▶ **Data block**

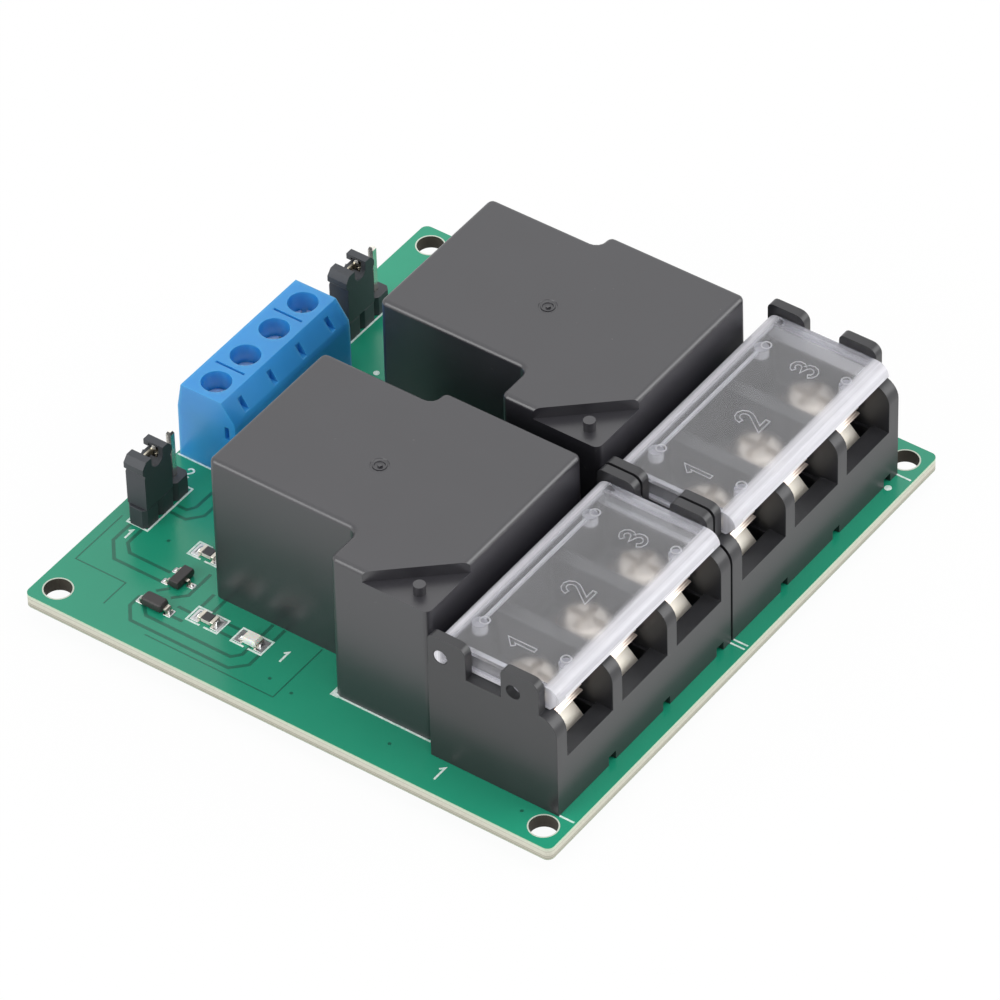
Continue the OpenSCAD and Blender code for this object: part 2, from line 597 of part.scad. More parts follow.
module header_pins(i) color("#c9c4b6") at_board() for (k = [-1:1])
  translate([header_x, header_y(i) + k*pin_pitch, 0]) {
    translate([-pin_w/2, -pin_w/2, lead_end]) cube([pin_w, pin_w, pin_top - 0.3 - lead_end]);
    translate([0, 0, pin_top - 0.3 - eps]) rotate([0, 0, 45])
      cylinder(h = 0.3 + eps, r1 = pin_w/sqrt(2), r2 = pin_w/sqrt(2) - 0.2, $fn = 4);
  }

// Side profile of a jumper's housing: straight body, grip lips and a round notch in the top
module jumper_profile() {
  b = jumper_l/2 - 0.22;
  l = jumper_l/2;
  h = jumper_h;
  polygon(concat(
    [[-b, 0], [b, 0], [b, h - 2.1], [l - 0.35, h - 1.85], [l, h - 1.4], [l, h - 0.7], [l - 0.6, h], [0.95, h]],
    arc(0, h - 0.75, 0.95, 0, -180, 10),
    [[-0.95, h], [-l + 0.6, h], [-l, h - 0.7], [-l, h - 1.4], [-l + 0.35, h - 1.85], [-b, h - 2.1]]
  ));
}

// Jumper housing on the two low pins, with two sockets and a contact window
module jumper_housing(i) color("#26282b") at_board()
  translate([header_x, header_y(i) - pin_pitch/2, jumper_z]) difference() {
    translate([jumper_w/2, 0, 0]) rotate([0, 0, 90]) along_y(jumper_w) jumper_profile();
    for (s = [-1, 1]) translate([-0.68, s*pin_pitch/2 - 0.62, -1]) cube([1.36, 1.24, jumper_h + 0.7]);
    translate([-0.68, -pin_pitch/2 - 0.62, 2.9]) cube([0.5, pin_pitch + 1.24, jumper_h - 3.2]);
    translate([-jumper_w, pin_pitch/2 - 0.5, jumper_h - 1.5]) cube([jumper_w, 1, 0.8]);
  }

// Jumper contact: four leaves that grip the two pins, joined by a side bridge
module jumper_contact(i) color("#d8b25a") at_board()
  translate([header_x, header_y(i) - pin_pitch/2, jumper_z]) {
    x = pin_w/2 + leaf_clear;
    for (s = [-1, 1], a = [0, 1]) mirror([a, 0, 0])
      translate([x, s*pin_pitch/2 - 0.5, 0.5]) cube([leaf_t, 1, 4.8]);
    translate([-x - leaf_t, -pin_pitch/2 - 0.5, 3.5]) cube([leaf_t, pin_pitch + 1, 1.8]);
    for (s = [-1, 1]) translate([-x - leaf_t, s*pin_pitch/2 + 0.34, 3.6]) cube([2*(x + leaf_t), 0.16, 1.6]);
  }

// Driver transistor with three bent leads
module transistor(i) color("#25262a") at_board()
  translate([transistor_x, relay_y(i) + relay_low_step - transistor_row, 0]) {
    translate([-0.65, -1.45, 0.1]) cube([1.3, 2.9, 0.9]);
    for (p = [[-1, -0.95], [-1, 0.95], [1, 0]]) translate([0, p[1] - 0.22, 0]) scale([p[0], 1, 1]) along_y(0.44)
      polygon([[0.5, 0.35], [0.9, 0.35], [1.0, 0], [1.35, 0], [1.35, 0.15], [1.1, 0.15], [1.0, 0.5], [0.5, 0.5]]);
  }

// Flat diode with a tab at each end
module diode(i) color("#2a2b2e") at_board() translate([diode_x, relay_y(i) + relay_low_step - diode_row, 0]) {
  translate([-1.4, -0.8, 0.1]) cube([2.8, 1.6, 1]);
  for (s = [-1, 1]) translate([s*1.6 - 0.3, -0.5, 0]) cube([0.6, 1, 0.45]);
}

function resistor_place(n) = n%2 == 0
  ? [relay_x + resistor_in, relay_y(floor(n/2)) + relay_low_step - chip_row]
  : [transistor_x, relay_y(floor(n/2)) + relay_low_step - transistor_row + resistor_above];

module resistor(n) color("#22252a") at_board() translate([resistor_place(n)[0], resistor_place(n)[1], 0]) {
  translate([-chip_l/2 + 0.2, -chip_w/2 + 0.02, 0.02]) cube([chip_l - 0.4, chip_w - 0.04, 0.5]);
  for (s = [0, 1]) mirror([s, 0, 0]) translate([chip_l/2 - 0.4, -chip_w/2, 0]) cube([0.4, chip_w, 0.54]);
}

module indicator_lamp(i) color("#f2ecc8") at_board() translate([relay_x + lamp_in, relay_y(i) + relay_low_step - chip_row, 0]) {
  translate([-chip_l/2, -chip_w/2, 0]) cube([chip_l, chip_w, 0.4]);
  translate([-chip_l/2 + 0.35, -chip_w/2, 0.4 - eps]) cube([chip_l - 0.7, chip_w, 0.4]);
}

circuit_board();
solder_joints();
relay_case(0);  // relay_case_1
relay_case(1);  // relay_case_2
relay_base(0);  // relay_base_1
relay_base(1);  // relay_base_2
relay_pins(0);  // relay_pins_1
relay_pins(1);  // relay_pins_2
block_housing(0);  // block_housing_1
block_housing(1);  // block_housing_2
block_cover(0);  // block_cover_1
block_cover(1);  // block_cover_2
block_contact_strips(0);  // block_contact_strips_1
block_contact_strips(1);  // block_contact_strips_2
block_screw(0);  // block_screw_1
block_screw(1);  // block_screw_2
block_screw(2);  // block_screw_3
block_screw(3);  // block_screw_4
block_screw(4);  // block_screw_5
block_screw(5);  // block_screw_6
block_washer(0);  // block_washer_1
block_washer(1);  // block_washer_2
block_washer(2);  // block_washer_3
block_washer(3);  // block_washer_4
block_washer(4);  // block_washer_5
block_washer(5);  // block_washer_6
terminal_housing();
terminal_contacts();
terminal_screw(0);  // terminal_screw_1
terminal_screw(1);  // terminal_screw_2
terminal_screw(2);  // terminal_screw_3
terminal_screw(3);  // terminal_screw_4
terminal_clamp(0);  // terminal_clamp_1
terminal_clamp(1);  // terminal_clamp_2
terminal_clamp(2);  // terminal_clamp_3
terminal_clamp(3);  // terminal_clamp_4
header_base(0);  // header_base_1
header_base(1);  // header_base_2
header_pins(0);  // header_pins_1
header_pins(1);  // header_pins_2
jumper_housing(0);  // jumper_housing_1
jumper_housing(1);  // jumper_housing_2
jumper_contact(0);  // jumper_contact_1
jumper_contact(1);  // jumper_contact_2
transistor(0);  // transistor_1
transistor(1);  // transistor_2
diode(0);  // diode_1
diode(1);  // diode_2
resistor(0);  // resistor_1
resistor(1);  // resistor_2
resistor(2);  // resistor_3
resistor(3);  // resistor_4
indicator_lamp(0);  // indicator_lamp_1
indicator_lamp(1);  // indicator_lamp_2
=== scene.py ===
"""Looks of a two channel relay module board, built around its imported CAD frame."""

import math

import bmesh
import bpy
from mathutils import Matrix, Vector


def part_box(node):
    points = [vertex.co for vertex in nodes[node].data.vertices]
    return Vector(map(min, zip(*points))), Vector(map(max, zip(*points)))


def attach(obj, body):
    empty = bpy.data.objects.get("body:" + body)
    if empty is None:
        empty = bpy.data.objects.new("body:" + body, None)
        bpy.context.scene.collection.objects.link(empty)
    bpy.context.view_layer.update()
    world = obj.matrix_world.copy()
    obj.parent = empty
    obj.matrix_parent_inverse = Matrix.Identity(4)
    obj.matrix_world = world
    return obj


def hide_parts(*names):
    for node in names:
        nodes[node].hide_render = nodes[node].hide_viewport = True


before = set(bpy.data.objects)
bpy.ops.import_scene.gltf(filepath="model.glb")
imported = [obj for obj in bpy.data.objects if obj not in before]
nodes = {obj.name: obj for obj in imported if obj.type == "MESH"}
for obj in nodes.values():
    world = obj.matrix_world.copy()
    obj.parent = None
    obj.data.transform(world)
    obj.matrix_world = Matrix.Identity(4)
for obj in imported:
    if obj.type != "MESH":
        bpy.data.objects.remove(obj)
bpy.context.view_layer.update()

# Camera: a long lens that looks down over the low right corner of the board. Its place was solved from the corners
# of the board, the relays and the barrier blocks.
camera_data = bpy.data.cameras.new("photo_view")
camera_data.sensor_width = 36
camera_data.lens = 280.83
camera_data.shift_x = -0.01707
camera_data.shift_y = 0.00117
camera_data.clip_start = 0.05
camera = bpy.data.objects.new("photo_view", camera_data)
camera.location = (0.35537, -0.47222, 0.55044)
camera.rotation_euler = [math.radians(a) for a in (47.3694, 1.2373, 35.4942)]
bpy.context.scene.collection.objects.link(camera)
bpy.context.scene.camera = camera
bpy.context.scene.view_settings.view_transform = "Standard"


# Studio: the board stands on white paper between large soft lamps. A faint one is behind it to the left, one at the
# right, one low in front and one overhead. Mirrors see a white room that lights the board only in part.
def linear(hex_colour):
    """An sRGB hex colour as the linear RGBA that shaders take."""
    channels = [int(hex_colour[i:i + 2], 16) / 255 for i in (1, 3, 5)]
    return [c / 12.92 if c <= 0.04045 else ((c + 0.055) / 1.055) ** 2.4 for c in channels] + [1]


def add(tree, kind, inputs=(), out=None, **settings):
    """Adds one shader node with its settings, and sets or links its inputs. Returns the named or the first output."""
    made = tree.nodes.new("ShaderNode" + kind)
    for name, value in settings.items():
        setattr(made, name, value)
    for name, value in dict(inputs).items():
        socket = next(s for s in made.inputs if name in (s.identifier, s.name) and s.enabled)
        if isinstance(value, bpy.types.NodeSocket):
            tree.links.new(value, socket)
        else:
            socket.default_value = value
    outputs = [o for o in made.outputs if o.enabled]
    return made.outputs[out] if out else outputs[0] if outputs else None


def new_material(name):
    """An empty node material and its tree."""
    made = bpy.data.materials.new(name)
    made.use_nodes = True
    made.node_tree.nodes.clear()
    return made, made.node_tree


def direct_view(tree):
    """1 where a camera, mirror or glass ray looks, and 0 where light is gathered."""
    camera_ray = add(tree, "LightPath", out="Is Camera Ray")
    glossy_ray = add(tree, "LightPath", out="Is Glossy Ray")
    glass_ray = add(tree, "LightPath", out="Is Transmission Ray")
    either = add(tree, "Math", {"Value": camera_ray, "Value_001": glossy_ray}, operation="MAXIMUM")
    return add(tree, "Math", {"Value": either, "Value_001": glass_ray}, operation="MAXIMUM")


AMBIENT = 0.5
world = bpy.data.worlds.new("studio")
world.use_nodes = True
tree = world.node_tree
tree.nodes.clear()
strength = add(tree, "MapRange", {"Value": direct_view(tree), "To Min": AMBIENT, "To Max": 1.0})
add(tree, "OutputWorld", {"Surface": add(tree, "Background", {"Color": linear("#ffffff"), "Strength": strength})})
bpy.context.scene.world = world

FLOOR_HALF = 3.0
FLOOR_GLOW = 0.95
floor_mesh = bpy.data.meshes.new("paper_floor")
floor_corners = [(x * FLOOR_HALF, y * FLOOR_HALF, 0) for x, y in ((-1, -1), (1, -1), (1, 1), (-1, 1))]
floor_mesh.from_pydata(floor_corners, [], [(0, 1, 2, 3)])
floor = bpy.data.objects.new("paper_floor", floor_mesh)
bpy.context.scene.collection.objects.link(floor)
paper, tree = new_material("white_paper")
lit = add(tree, "BsdfDiffuse", {"Color": linear("#f6f6f6")})
glow = add(tree, "Emission", {"Color": linear("#ffffff"), "Strength": 1.0})
share = add(tree, "Math", {"Value": direct_view(tree), "Value_001": FLOOR_GLOW}, operation="MULTIPLY")
add(tree, "OutputMaterial", {"Surface": add(tree, "MixShader", {"Fac": share, "Shader": lit, "Shader_001": glow})})
floor_mesh.materials.append(paper)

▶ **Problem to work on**
Identify which lines contain the word "empty" and copy each one.

▶ **Solution to this task**
    empty = bpy.data.objects.get("body:" + body)
    if empty is None:
        empty = bpy.data.objects.new("body:" + body, None)
        bpy.context.scene.collection.objects.link(empty)
    obj.parent = empty
    """An empty node material and its tree."""